Daniel Taub, Israel Ambassador to UK
The Israeli ambassador to the UK Daniel Taub says that Israel is the original startup and created through a crowdfunding campaign YouTube

Israel's ambassador to the UK believes the country was essentially a startup, built with a crowdfunding campaign and that a lot of its startup success is based on a combination of dissatisfaction and luck.

Speaking at the final of the Start TLV competition organised by the Israeli embassy to find the UK's best startup, Daniel Taub said that in many ways the nation was the original startup.

"Israel is a country which in its own way is a start-up. It started out as a group of relatively young people who had this idea of creating this state for all sorts of very important reasons. They did what we might call a crowdfunding exercise to get support from around the world."

He said however that rather than education, investment or hard work, one of the most underestimated aspects of the country's success in the startup world was simply luck.

"I think for Israel there are a number of other things that have contributed [to its success as a startup nation] and one of them is luck and luck is an extraordinary factor," Taub said. "Often the things that you thought would be most damaging to your economy have worked out in a bizarre way to our favour."
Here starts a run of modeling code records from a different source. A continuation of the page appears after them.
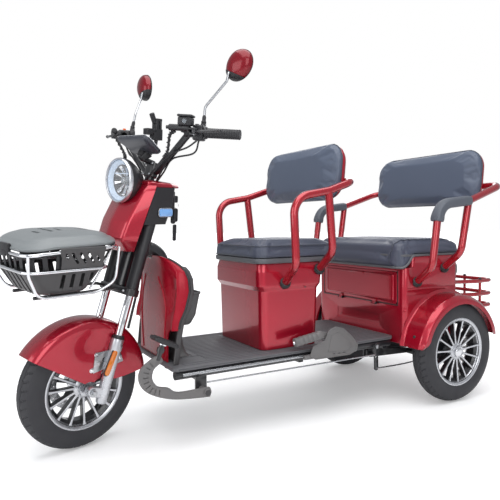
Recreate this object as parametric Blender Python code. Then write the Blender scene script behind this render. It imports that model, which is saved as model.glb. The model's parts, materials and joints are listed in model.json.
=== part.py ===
"""Electric tricycle with two seats, built as an assembly of separate pieces.

Metres, +Z up.  The vehicle points along -Y and its left side is +X.  Every piece is drawn in
one layout whose y = 0 is the front wheel axle with the steering straight and whose z = 0 is the
ground.  The pieces that steer hang on an empty on the steering axis, which is turned to the
photographed steering angle.  At the end the whole assembly is moved so that its bounding box
stands centred on the origin.
"""

from math import atan2, cos, pi, radians, sin, tan

import bmesh
import bpy
from mathutils import Matrix, Vector

# Clearances
GAP = 0.0003
RUNNING_GAP = 0.0004

# Wheels and axles
WHEELBASE = 1.440
TYRE_RADIUS = 0.2075
TYRE_WIDTH = 0.080
RIM_LIP_RADIUS = 0.1385
RIM_HALF_WIDTH = 0.036
RIM_WALL = 0.0045
BEAD_RADIUS = 0.1275
HUB_RADIUS = 0.030
SPOKE_COUNT = 15
SPOKE_WIDTH = 0.008
WHEEL_SIDES = 20
ROUND_SIDES = 10
SMALL_SIDES = 8
PIN_SIDES = 6
AXLE_RADIUS = 0.0085
DISC_RADIUS = 0.092
DISC_THICKNESS = 0.003

# Steering and fork
RAKE = radians(17.0)
REST_STEER = radians(17.5)
AXLE_LEAD = 0.047
LEG_HALF_SPACING = 0.070
LOWER_LEG_RADIUS = 0.019
STANCHION_RADIUS = 0.0135
COVER_RADIUS = 0.021
STEERER_RADIUS = 0.015
HEAD_TUBE_RADIUS = 0.025
BAR_RADIUS = 0.0115
GRIP_RADIUS = 0.016

# Floor and frame
DECK_TOP = 0.275
DECK_HALF_WIDTH = 0.2225
DECK_FRONT = 0.252
RAIL_RADIUS = 0.014
DOWN_TUBE_RADIUS = 0.027

# Seats and boxes
BOX_WALL = 0.004
FRONT_BOX_TOP = 0.593
SEAT_BASE_THICKNESS = 0.020
CUSHION_THICKNESS = 0.062
REAR_BODY_HALF_WIDTH = 0.280
BODY_TO_WHEEL_MIDDLE = 0.052
REAR_TRACK_HALF = REAR_BODY_HALF_WIDTH + BODY_TO_WHEEL_MIDDLE
REAR_BODY_FRONT = 1.220
REAR_BODY_REAR = 1.535
REAR_BODY_BOTTOM = 0.245
REAR_BODY_TOP = 0.556
REAR_STEP = 0.044
ARM_TUBE_RADIUS = 0.0145
FRONT_POST_X = 0.291
BODY_TO_REAR_POST = 0.100
REAR_POST_X = REAR_BODY_HALF_WIDTH + BODY_TO_REAR_POST

# Looks: base colour, roughness, metallic
LOOKS = {
    "red_paint": ((0.42, 0.012, 0.03), 0.25, 0.35),
    "black_paint": ((0.015, 0.015, 0.017), 0.4, 0.2),
    "chrome": ((0.85, 0.85, 0.87), 0.1, 1.0),
    "cast_aluminium": ((0.62, 0.62, 0.64), 0.35, 1.0),
    "tyre_rubber": ((0.025, 0.025, 0.028), 0.8, 0.0),
    "grip_rubber": ((0.02, 0.02, 0.022), 0.7, 0.0),
    "black_plastic": ((0.02, 0.02, 0.022), 0.5, 0.0),
    "grey_plastic": ((0.12, 0.12, 0.13), 0.55, 0.0),
    "lid_plastic": ((0.22, 0.24, 0.25), 0.5, 0.0),
    "seat_leather": ((0.05, 0.055, 0.075), 0.5, 0.0),
    "clear_glass": ((0.8, 0.85, 0.9), 0.05, 0.0),
    "red_lens": ((0.35, 0.01, 0.01), 0.15, 0.0),
    "battery_case": ((0.05, 0.09, 0.16), 0.5, 0.0),
    "orange_plastic": ((0.9, 0.25, 0.02), 0.4, 0.0),
}

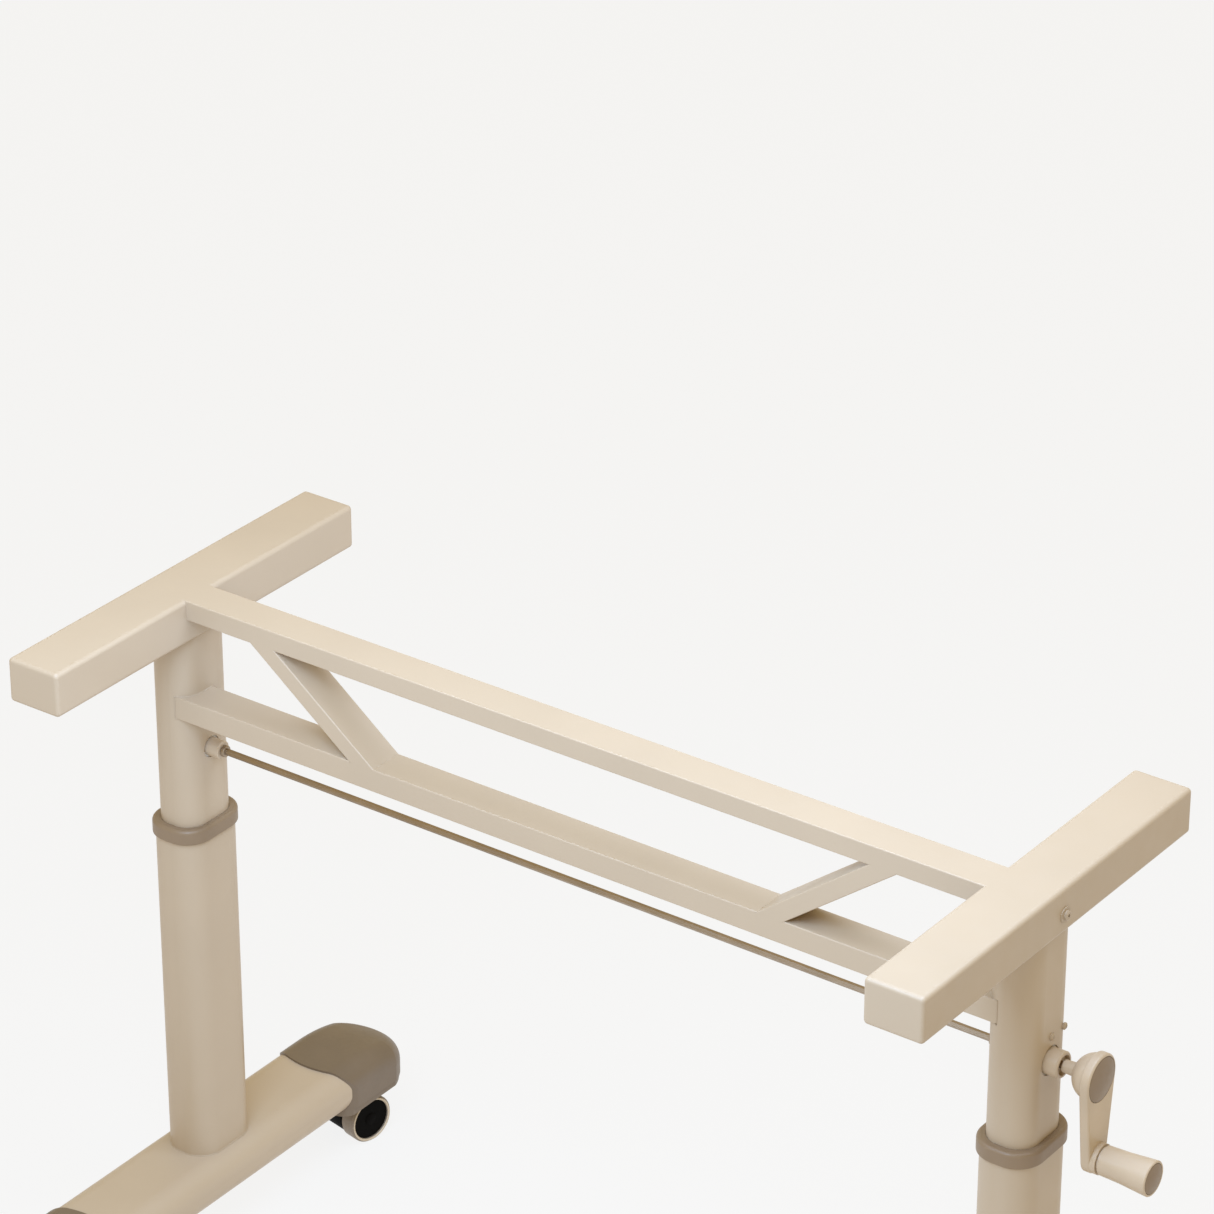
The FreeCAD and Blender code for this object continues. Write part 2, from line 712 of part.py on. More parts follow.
def foot_tube(side):
    foot = body(f"{side}_foot_tube")
    inside = rounded("foot_width - 2 * foot_wall", "foot_height - 2 * foot_wall", "foot_radius - foot_wall")
    section = [rounded("foot_width", "foot_height", "foot_radius"), inside]
    add(foot, "XZ", section, "-foot_length / 2", "foot_length / 2")
    for shift in FOOT_BOLTS:
        cut(foot, "XY", [circle("4.2", "0", f"column_y + {shift}")], "-foot_height", "foot_height")
    keep(place(foot, column_x(side), "0", "foot_top - foot_height / 2"))


def nut_tube(side):
    """The tube that carries the nut. Its flange is bolted to the foot, inside the column."""
    tube = body(f"{side}_nut_tube")
    profile = [("foot_top", "11"), ("foot_top", "27"), ("foot_top + 8", "27"), ("foot_top + 8", "nut_radius")]
    turn(tube, "Z", profile + [("nut_low", "nut_radius"), ("nut_low", "11")])
    for shift in FOOT_BOLTS:
        cut(tube, "XY", [circle("4.05", "0", str(shift))], "foot_top - 1", "foot_top + 9")
    keep(place(tube, column_x(side), "column_y"))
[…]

Satellites would be shot down

To highlight this, he referenced a recent meeting with the head of Israel's space program, who told him that due to Israel's "geopolitical situation" launching satellites in the direction of the earth's rotation (which is typical practice) was not possible "because of our neighbours" because "they would be shot down".

And so Israel has developed small, ultralight satellites which can be launched against the rotation of the earth.

"[And] lo and behold, over the last decade that is the type of satellite the world has been looking for so there was no clever design here, there was simply luck," he said.

Taub added that a dominant Israeli characteristic was "dissatisfaction" and that "nobody is ever happy with the way things are".

Winners

At the final of the Start TLV competition, three UK startups pitched their ideas to a panel of five judges for the chance of winning a trip to the prestigious DLD conference in Tel Aviv in September for the chance to meet investors and VCs (venture capitals).

The eventual winner was RMI Education which is a company that has been operating for only six weeks and whose stated mission is to "help schools improve the quality of education by increasing budgets and reducing costs".

Taub said the startup was "something on the cusp of entrepreneurship and social entrepreneurship".

The two other startups competing for the prize were Somewhere – a visual platform for sharing your work – and Digital Bridge, a company which has created an app to allow people to easily visualise decorating changes made to rooms.